An additional job was to make an exit hole for the air, and I did this by cutting out the very rear window of the canopy.

Extra cooling holes in my AT-6

After cutting the holes, I simply epoxied the air intake cover back in place.

Overall, I really like this plane. As I said at the start of this page, it's a refreshing change from the normal warbird line up, and in a very attractive colour scheme. It flies well so long as you treat it with the respect it deserves, and keep that nasty stall fresh in your mind!

The optional retracts are a must, and if you can stretch the budget a bit then go for a sound unit too.

Quality is to be expected for a Chinese foamie. It's not brilliant, but not bad. The aileron servo failing on me was a big issue and a sad reflection on the potential quality issues this type of plane can suffer, but the attention to detail on the AT-6 is very good.

By far the most annoying thing for me is the yellow paint flaking off; you only need to breathe on the plane from the wrong direction and it comes off. But, for the money paid it really is a nice electric foamie.

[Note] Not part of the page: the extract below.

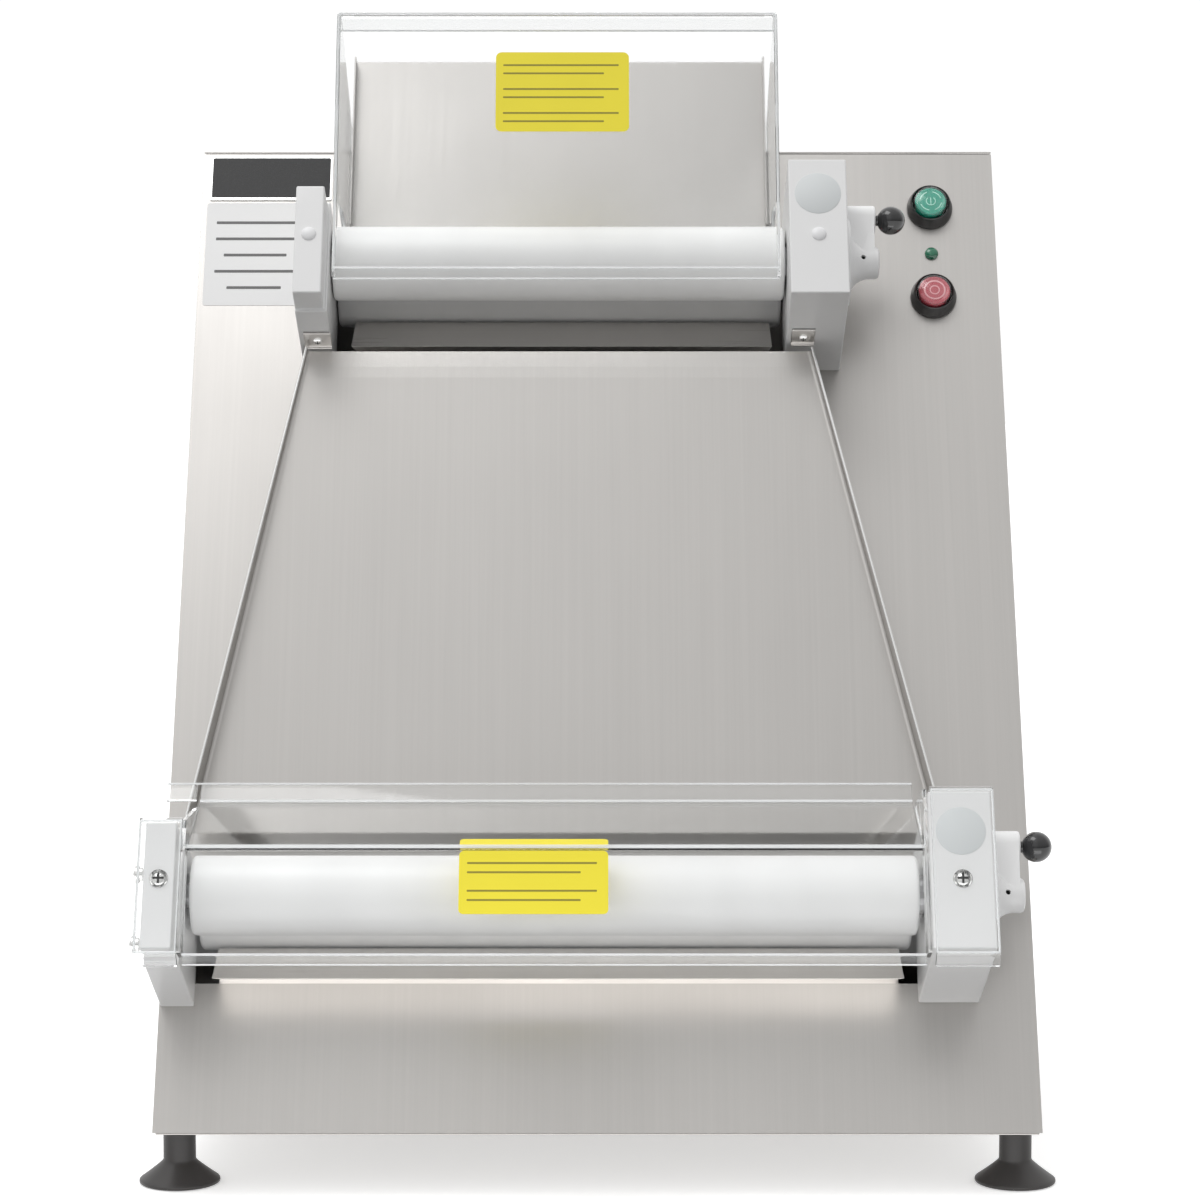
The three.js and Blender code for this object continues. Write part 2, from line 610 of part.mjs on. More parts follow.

I know that other Art-Tech AT-6 owners have upgraded the motor, but at the moment I haven't found this necessary. But, at the time of writing this page I haven't flown the plane with the sound unit fitted and so the additional 7oz or so might make me put a better motor in it, although I don't think it will be necessary.

Art-Tech AT-6 Final Notes- 2022

As stated at the start of this review, the Art-Tech AT-6 Texan has long been discontinued, and I don't think the manufacturer is in business any more.

I did end up upgrading the motor, as the extra weight of the sound unit did make a difference to performance with the stock motor.

Ultimately my Texan, featured here in this review, died when it suffered a radio glitch at the top of a reverse Cuban maneuver. For reasons unknown, the radio link failed and I could do nothing but watch it dive into the field from about 100 feet up.
As you can imagine, it wasn't repairable!